→ **DIRECTIVE**: Output, word for word, every line from the start of the listing down to and including the line that contains "pad_t = 8; // [6:0.1:8]"; include nothing else.

■ ■ ■ ■

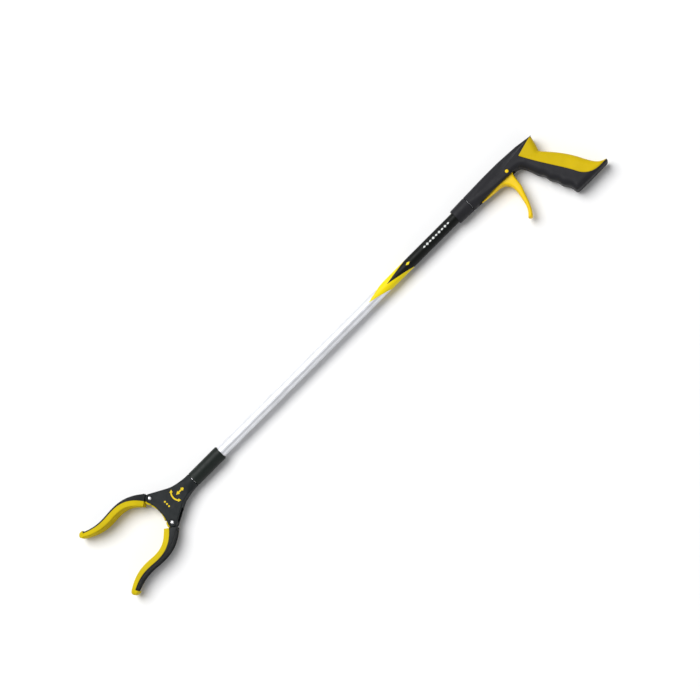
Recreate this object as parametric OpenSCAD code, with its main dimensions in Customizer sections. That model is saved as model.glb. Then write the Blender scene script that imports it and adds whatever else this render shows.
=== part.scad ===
// Reacher grabber, lying on its side.
// X runs along the tube towards the handle, Y is the side of the spine, +Z is up.
// The origin is under the middle of the object's box, on the surface it lies on.

/* [Lengths along the tube] */
// Length of the jaws ahead of their rivets
jaw_len = 102.5; // [95:0.5:115]
// Length of the head from its rivets to the collar
head_len = 58; // [56:1:62]
// Length of the collar
collar_len = 50; // [46:1:60]
// Bare length of tube between collar and handle
tube_len = 432; // [300:1:600]

/* [Tube] */
// Outside diameter of the tube
tube_od = 15; // [14.8:0.1:15.2]
// Wall of the tube
tube_wall = 1; // [0.8:0.1:1.2]
// Number of flutes along the tube
flutes = 12; // [8:1:14]
// Outside diameter of the collar
collar_od = 20; // [20:0.1:20.6]

/* [Head and jaws] */
// Distance of each jaw rivet from the tube's axis
rivet_y = 22; // [22:0.5:23]
// Thickness of the head across its two cheeks
head_t = 16; // [16:0.5:18]
// Width of the jaw blades
jaw_w = 25; // [20:0.5:26]
// Thickness of the jaw frame at its middle
frame_t = 2; // [2:0.1:2.6]
// Thickness of the rubber pad at its middle
pad_t = 8; // [6:0.1:8]

/* [Handle] */
// Thickness of the handle
handle_t = 26; // [26:0.5:30]
// Thickness of the trigger
trigger_t = 14; // [12:0.5:15]
// Wall of the handle's shells
shell_wall = 2.5; // [2:0.1:3]

/* [Hidden] */
$fn = 48;

fit = 0.05;              // running clearance of a shaft in its bore
gap = 0.4;               // air between parts that move past each other
handle_len = 189.5;      // from the nose to the lip of the butt
butt_y = -91.5;          // underside of the butt, from the tube's axis
jaw_top_y = rivet_y + 33.9; // top of an open jaw, from the tube's axis
overall = jaw_len + head_len + collar_len + tube_len + handle_len;

// Stations along X
rivet_x = jaw_len - overall / 2;
collar_x = rivet_x + head_len;
tube_x = collar_x + collar_len;
nose_x = tube_x + tube_len;
axis_y = -(butt_y + jaw_top_y) / 2;
axis_z = handle_t / 2;

tube_r = tube_od / 2;
tube_in = tube_r - tube_wall;
collar_r = collar_od / 2;
tube_front = tube_x - 20;      // where the tube ends in the collar
tube_rear = nose_x + 36;       // where the tube ends in the handle

// Colours
black = [0.16, 0.17, 0.18];
yellow = [0.85, 0.72, 0.02];
bright_yellow = [1, 0.84, 0.05];
steel = [0.75, 0.75, 0.77];
alloy = [0.86, 0.87, 0.88];
nylon = [0.9, 0.89, 0.84];

// ---------- helpers ----------
module on_axis(x = 0) {
    translate([x, axis_y, axis_z]) children();
}

module rod_x(r, l) {
    rotate([0, 90, 0]) cylinder(r = r, h = l);
}

module ring_x(r, bore, l) {
    rotate([0, 90, 0]) difference() {
        cylinder(r = r, h = l);
        translate([0, 0, -1]) cylinder(r = bore, h = l + 2);
    }
}

// A plate between two heights, cut from an outline
module slab(z0, z1) {
    translate([0, 0, z0]) linear_extrude(z1 - z0) children();
}

// A plate about z = 0 with stepped, softened edges on both sides
module soft_slab(h, edge) {
    slab(edge - h, h - edge) children();
    slab(edge * 0.45 - h, h - edge * 0.45) offset(delta = -edge * 0.2) children();
    slab(edge * 0.12 - h, h - edge * 0.12) offset(delta = -edge * 0.5) children();
    slab(-h, h) offset(delta = -edge) children();
}

module slot_2d(length, r) {
    for (x = [0, length]) translate([x, 0]) circle(r = r);
    translate([0, -r]) square([length, 2 * r]);
}

function bez(p, t) =
    pow(1 - t, 3) * p[0] + 3 * t * pow(1 - t, 2) * p[1] + 3 * t * t * (1 - t) * p[2] + t * t * t * p[3];
function bez_slope(p, t) =
    pow(1 - t, 2) * (p[1] - p[0]) + 2 * t * (1 - t) * (p[2] - p[1]) + t * t * (p[3] - p[2]);
function bez_run(p, n) = [for (i = [0:n - 1]) bez(p, i / n)];
function unit(v) = v / norm(v);

// ---------- tube ----------
flute_r = 0.55;

module flute_cuts(x0, x1) {
    for (i = [0:flutes - 1])
        rotate([(i + 0.5) * 360 / flutes, 0, 0]) translate([x0, tube_r + 0.2, 0]) rod_x(flute_r, x1 - x0);
}

module tube() {
    color(alloy) on_axis() difference() {
        translate([tube_front, 0, 0]) ring_x(tube_r, tube_in, tube_rear - tube_front);
        flute_cuts(tube_x + 1, nose_x - 1);
        // holes for the studs of the handle and for the collar's rivet
        for (z = [-1, 1]) translate([stud_x, 0, z * (tube_r - 0.5)]) cylinder(r = 2, h = 3, center = true);
        translate([collar_rivet_x, 0, -tube_r]) cylinder(r = 1.6, h = 3, center = true);
    }
}

// Printed film: its front edge is a chevron on each side of the tube
label_tip = nose_x - 159;
label_rake = 34;

module tube_label() {
    color(black) on_axis() difference() {
        translate([label_tip, 0, 0]) ring_x(tube_r + 0.2, tube_r, nose_x - label_tip);
        for (side = [-1, 1])
            slab(-10, 10) polygon([
                [label_tip - 1, 0], [label_tip, 0], [label_tip + label_rake, side * tube_r],
                [label_tip + label_rake, side * 10], [label_tip - 1, side * 10]
            ]);
    }
}

// ---------- collar and swivel ----------
shaft_r = 5.6;
shaft_bore = 2.2;
flange_r = 6.6;
chamber_x = collar_x + 18;
collar_rivet_x = tube_x - 8;
ring_x0 = collar_x + 6;
ring_w = 4;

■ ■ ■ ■

→ **IN RESPONSE**:
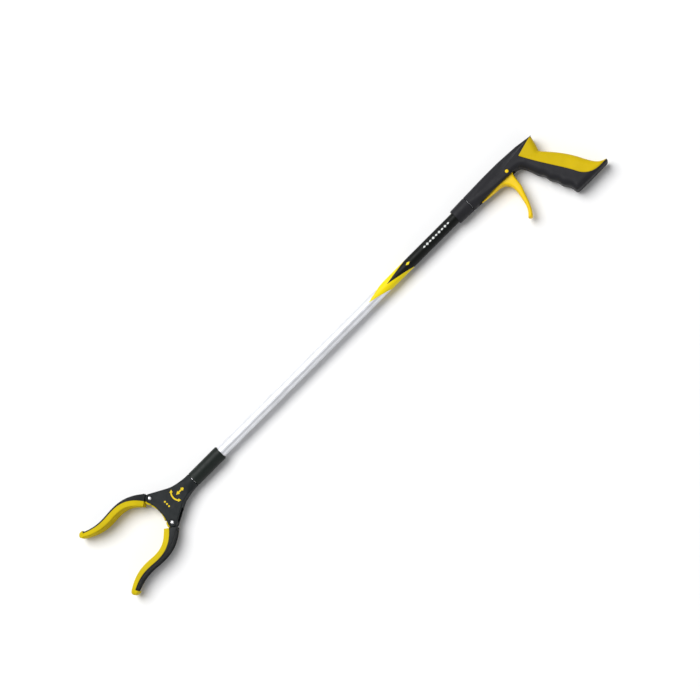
Recreate this object as parametric OpenSCAD code, with its main dimensions in Customizer sections. That model is saved as model.glb. Then write the Blender scene script that imports it and adds whatever else this render shows.
=== part.scad ===
// Reacher grabber, lying on its side.
// X runs along the tube towards the handle, Y is the side of the spine, +Z is up.
// The origin is under the middle of the object's box, on the surface it lies on.

/* [Lengths along the tube] */
// Length of the jaws ahead of their rivets
jaw_len = 102.5; // [95:0.5:115]
// Length of the head from its rivets to the collar
head_len = 58; // [56:1:62]
// Length of the collar
collar_len = 50; // [46:1:60]
// Bare length of tube between collar and handle
tube_len = 432; // [300:1:600]

/* [Tube] */
// Outside diameter of the tube
tube_od = 15; // [14.8:0.1:15.2]
// Wall of the tube
tube_wall = 1; // [0.8:0.1:1.2]
// Number of flutes along the tube
flutes = 12; // [8:1:14]
// Outside diameter of the collar
collar_od = 20; // [20:0.1:20.6]

/* [Head and jaws] */
// Distance of each jaw rivet from the tube's axis
rivet_y = 22; // [22:0.5:23]
// Thickness of the head across its two cheeks
head_t = 16; // [16:0.5:18]
// Width of the jaw blades
jaw_w = 25; // [20:0.5:26]
// Thickness of the jaw frame at its middle
frame_t = 2; // [2:0.1:2.6]
// Thickness of the rubber pad at its middle
pad_t = 8; // [6:0.1:8]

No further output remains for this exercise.